Because the same input-buffer quirk or hitbox error gets reported by many players who all hit the same frame-perfect situation, Bugnet folds duplicate reports into one issue with an occurrence count, so a genuine frame-data bug rises above isolated execution mistakes. You can filter by the move or by network conditions using your custom fields to isolate, for instance, every rollback desync above a certain ping. One dashboard with the frame and input data attached lets you fix bugs at the frame level, which is the only level a fighting game cares about.
Earning trust in a frame-perfect community
Fighting game communities are exacting and will scrutinize every frame, which makes them the best bug reporters you could ask for if you give them a way to report with precision. The studios that earn this community trust treat frame data as a published contract, instrument inputs so disputes carry frame-level data, and verify rollback under real network conditions. When players can point to a frame and you can confirm it, the relationship shifts from blame to collaboration.

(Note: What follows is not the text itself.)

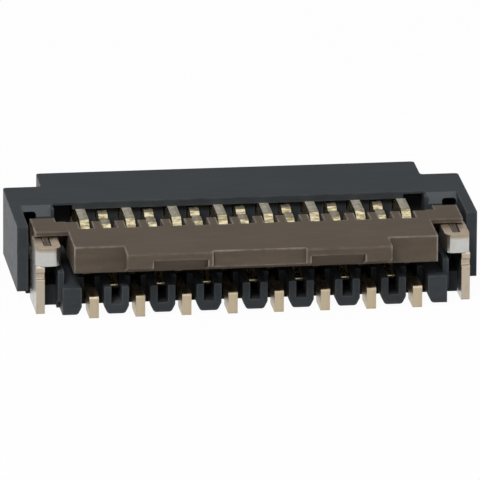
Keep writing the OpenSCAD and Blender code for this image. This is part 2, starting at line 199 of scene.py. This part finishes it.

Lock every fix in at the frame level. A confirmed dropped-input bug, captured with its frame-stamped history, becomes a test that replays the exact inputs and asserts the move comes out. A hitbox fix becomes a frame-by-frame check against the intended frame data. Build these into your release gate, let occurrence counts surface the bugs hurting the most matches, and verify rollback against simulated ping. A fighting game is won and lost on frames, and you keep players trust by tracking, fixing, and protecting it one frame at a time.
A fighting game is won and lost on frames. Capture the frame-stamped inputs and the exact move and frame, and a heated input dispute becomes a precise, checkable fact.